Exploring that history is a great way to build up your appetite. While the Revolutionary War may have officially started in Massachusetts in 1775, the groundwork was laid in southwestern Pennsylvania. Fort Necessity — where a battle launched the French and Indian War — is a National Park found on Route 40. The site of the Whiskey Rebellion, one of the first challenges to George Washington’s fledgling nation, is another intriguing stop.
And be sure to make the occasional detour into the adjacent communities. Tour Kentuck Knob in Chalk Hill, the “other” Frank Lloyd house in southwestern PA; peer into Toll House #1 in Addison; check out the mansion and grounds at Mt. St. Macrina, built for coal baron J.V. Thompson’s wife; or stroll through the leafy and historic campus of Washington & Jefferson College in Washington, PA.
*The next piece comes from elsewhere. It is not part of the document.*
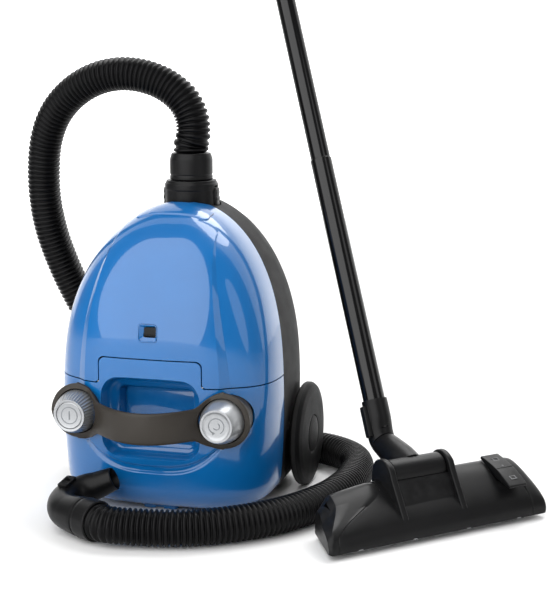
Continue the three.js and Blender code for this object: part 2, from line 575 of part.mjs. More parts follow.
// A ring of points about an axis that leans back by so many degrees.
function leanedRing(centre, degrees, r, sides = 20) {
  const across = leaned(degrees + 90);
  return Array.from({ length: sides }, (_, k) => {
    const a = 2 * Math.PI * k / sides;
    return centre.clone().add(new THREE.Vector3(r * Math.cos(a), 0, 0))
      .addScaledVector(across, -r * Math.sin(a));
  });
}
const seam = leaned(NECK.elbowLean).multiplyScalar(NECK.elbowLength);
const swivelAxis = leaned(NECK.swivelLean);
const wandAxis = leaned(NECK.wandLean);
const fromSeam = (lean, distance) => seam.clone().addScaledVector(leaned(lean), distance);
const alongElbow = (distance) => leaned(NECK.elbowLean).multiplyScalar(distance);
const elbowCone = loft([
  leanedRing(alongElbow(6), 73, 18),
  leanedRing(alongElbow(26), 72, 18.6),
  leanedRing(alongElbow(46), 66, 17.2),
  leanedRing(fromSeam(NECK.swivelLean, -0.4), NECK.swivelLean, WAND.sleeveR),
]);
const drum = cylinderX(NECK.drumR, -NECK.drumLength / 2, NECK.drumLength / 2, 0, 0);
const elbowBore = alongLean(cylinder(11, 80, 16), NECK.elbowLean, new THREE.Vector3());
add('neck_elbow', drum.add(elbowCone).subtract(elbowBore), BLACK, neck);
let sleeve = loft([
  leanedRing(fromSeam(NECK.swivelLean, 0.4), NECK.swivelLean, WAND.sleeveR),
  leanedRing(fromSeam(48, 6), 40, WAND.sleeveR),
  leanedRing(fromSeam(35, 14), NECK.wandLean, WAND.sleeveR),
  leanedRing(fromSeam(NECK.wandLean, WAND.sleeveLength), NECK.wandLean, WAND.sleeveR),
]);
sleeve = sleeve.add(alongLean(box(-WAND.sleeveR - 5, -WAND.sleeveR + 2, -5, 5, 8, 46), NECK.wandLean, seam));
const tubeSeat = fromSeam(NECK.wandLean, WAND.sleeveLength - WAND.inSleeve);
sleeve = sleeve.subtract(alongLean(cylinder(WAND.lowerR + GAP, 100, 20), NECK.wandLean, tubeSeat))
  .subtract(alongLean(cylinder(11, 100, 16), NECK.wandLean, fromSeam(NECK.wandLean, -2)))
  .subtract(alongLean(cylinder(11, 12, 16), NECK.swivelLean, fromSeam(NECK.swivelLean, -4)));
add('neck_sleeve', sleeve, BLACK, neck);

// ---- Wand tubes ----
const onWand = (solid, from) => alongLean(solid, NECK.wandLean, from);
const lowerFrom = tubeSeat.clone().addScaledVector(wandAxis, GAP);
const upperFrom = lowerFrom.clone().addScaledVector(wandAxis, WAND.lowerLength - WAND.overlap);
const lowerTube = pipe(WAND.lowerR, WAND.lowerBore, 0, WAND.lowerLength);
const upperTube = pipe(WAND.upperR, WAND.upperBore, 0, WAND.upperLength);
add('lower_tube', onWand(lowerTube, lowerFrom), GLOSS_BLACK, neck);
add('upper_tube', onWand(upperTube, upperFrom), GLOSS_BLACK, neck);

// ---- Inside the canister ----
const inside = shrunk(WALL + 2);
const filterHole = box(-58, 2, 20, 80, 160, 180);
add('bulkhead', inside.intersect(box(-150, 150, 12, 146, 170, 173)).subtract(filterHole), BLACK);
add('motor_filter', box(-57.5, 1.5, 20.5, 79.5, 171, 179), WHITE);
const motorAxis = [-28, 50];
const atMotor = (solid) => moved(solid, motorAxis[0], motorAxis[1], 0);
const motorShell = [[41, 70], [45, 70], [45, 128], [34, 134], [34, 152], [30, 152], [30, 130], [41, 124],
  [41, 70]];
add('motor_housing', atMotor(revolve(motorShell, 20)), WHITE);
add('motor_winding', atMotor(pipe(38, 24, 74, 112, 24)), COPPER);
const armature = atMotor(cylinder(21, 30, 20)).translate([0, 0, 78]);
add('motor_shaft', atMotor(cylinder(4, 76, 14)).translate([0, 0, 66]).add(armature), STEEL);
add('motor_fan', atMotor(pipe(28, 4.4, 136, 144, 28)), GREY);
add('motor_seal', atMotor(pipe(36.5, 34.4, 140, 156, 28)), RUBBER);
const reelAxis = [68, 90];
const atReel = (solid) => moved(facingY(solid), reelAxis[0], 0, reelAxis[1]);
const reelSection = [[7, 0], [44, 0], [44, 3], [22, 3], [22, 34], [44, 34], [44, 37], [7, 37], [7, 0]];
add('cord_reel', atReel(revolve(reelSection, 20)).translate([0, 14, 0]), GREY);
add('reel_spindle', atReel(cylinder(6, 50, 16)).translate([0, 8, 0]), STEEL);
add('exhaust_filter', box(-44, 44, 139, 144, 48, 112), WHITE);
let grille = box(-45.6, 45.6, 144.4, 148.2, 46.4, 113.6);
for (let i = 0; i < 8; i++) grille = grille.subtract(box(-40, 40, 140, 152, 51.5 + i * 7.6, 55.5 + i * 7.6));
add('exhaust_grille', grille, BLACK);
const bagHole = moved(cylinder(19, 10, 24), 0, INLET.y, 312);
add('bag_plate', box(-40, 40, 29, 99, 316, 319.5).subtract(bagHole), WHITE);
// [height, half width, half depth]
const BAG_SIZES = [[192, 40, 22], [200, 74, 36], [225, 92, 46], [260, 90, 46], [290, 74, 38], [308, 46, 28],
  [315, 30, 22]];
function bagRing([z, a, b]) {
  return circle(1, 16).map(([c, d]) => new THREE.Vector3(a * c, 28 + b * d + (z - 192) * 0.12, z));
}
add('dust_bag', loft(BAG_SIZES.map(bagRing)), WHITE);

export default root;
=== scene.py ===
"""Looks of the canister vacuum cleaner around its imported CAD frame.
Shapes are worked out in millimetres in the frame's axes and turned into metres when a mesh is made."""
import math

import bmesh
import bpy
import numpy as np
from mathutils import Matrix, Vector


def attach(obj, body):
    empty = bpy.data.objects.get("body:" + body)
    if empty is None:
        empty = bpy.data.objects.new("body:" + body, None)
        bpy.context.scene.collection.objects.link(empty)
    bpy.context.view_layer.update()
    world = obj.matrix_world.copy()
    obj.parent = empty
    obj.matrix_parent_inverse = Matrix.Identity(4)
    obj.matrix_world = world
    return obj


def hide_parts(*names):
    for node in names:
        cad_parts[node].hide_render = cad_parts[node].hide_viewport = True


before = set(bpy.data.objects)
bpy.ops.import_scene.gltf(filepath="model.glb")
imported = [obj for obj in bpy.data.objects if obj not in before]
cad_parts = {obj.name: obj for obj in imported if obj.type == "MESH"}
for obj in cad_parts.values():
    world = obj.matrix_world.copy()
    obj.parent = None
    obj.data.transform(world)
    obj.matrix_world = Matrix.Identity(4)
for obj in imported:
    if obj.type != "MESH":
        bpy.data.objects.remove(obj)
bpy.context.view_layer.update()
MM = 0.001

# ---- Driving dimensions, as in the CAD (millimetres) ----
BOTTOM, TOP, PEAK = 4.0, 366.5, 368.0
HALF_WIDTH, WIDEST = 138.0, 120.0
FRONT, NOSE_FRONT, FRONT_BEND = -98.0, 28.0, 200.0
BACK, NOSE_BACK, BACK_BEND = 148.0, 108.0, 180.0
CORNER = 30.0
FRONT_POWER, BACK_POWER = 3.0, 4.5
WALL = 3.2
SEAM_Z, TAB_Z, TAB_X, TAB_R, SEAM_GAP = 160.5, 192.8, 65.0, 8.0, 1.5
POCKET = dict(x=60.0, low=74.0, high=165.5, back=-56.0, r=20.0)
KNOB_X, KNOB_Z, EYE_Y, FACE_Y, EYE_R, HANDLE_BOW = 92.0, 124.5, -99.0, -123.0, 33.5, 40.5
WHEEL_R, WHEEL_Y, WHEEL_Z, WHEEL_IN, WHEEL_OUT = 66.0, 86.0, 66.5, 138.8, 155.5
INLET_Y, COLLAR_ROOM = 64.0, 37.6
CASTER_Z, CASTER_AXLE_Y, CASTER_AXLE_Z = 280.0, 152.0, 267.0
TOOL_AT, TOOL_YAW, TOOL_LENGTH, TOOL_DEPTH = Vector((324.9, -53.6, 0)), 46.0, 308.0, 78.0
NECK_AT = Vector((-7, 14, 69))
ELBOW_LEAN, ELBOW_LENGTH, SWIVEL_LEAN, WAND_LEAN = 73.0, 65.0, 57.0, 24.0
SLEEVE_R, SLEEVE_LENGTH, IN_SLEEVE, OVERLAP = 15.6, 52.0, 36.0, 40.0
LOWER_R, LOWER_BORE, LOWER_LENGTH = 13.4, 12.45, 344.0
UPPER_R, UPPER_BORE, UPPER_LENGTH = 12.3, 11.3, 480.0


# ---- Camera, floor and light ----
def make_camera():
    data = bpy.data.cameras.new("camera")
    data.lens = 87.1
    data.sensor_width = 36
    camera = bpy.data.objects.new("camera", data)
    camera.location = (0.6156, -1.6914, 0.570)
    camera.rotation_euler = (math.radians(90 - 10.37), 0, math.radians(15.89))
    bpy.context.scene.collection.objects.link(camera)
    bpy.context.scene.camera = camera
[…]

If all these delights have you itching to plan a trip, mark your calendar for “A Taste of the National Road,” taking place on November 3, 2018. The banquet, held in downtown Uniontown’s Fayette Bank Building, will highlight some of the cookbook’s finest recipes alongside live music and a silent auction. Proceeds benefit NRHC’s community and educational programming; click here for tickets.
Carei will be on-hand to make sure guests are well-fed. The chef, who ran a successful restaurant business in Uniontown for 25 years, now concentrates on cooking and catering for nonprofit ventures. At a recent “Sunday Supper” for the NRHC, Carei was at the wood-fired cauldron, preparing tavern turkey and braised beef for attendees just as a pioneer would have done.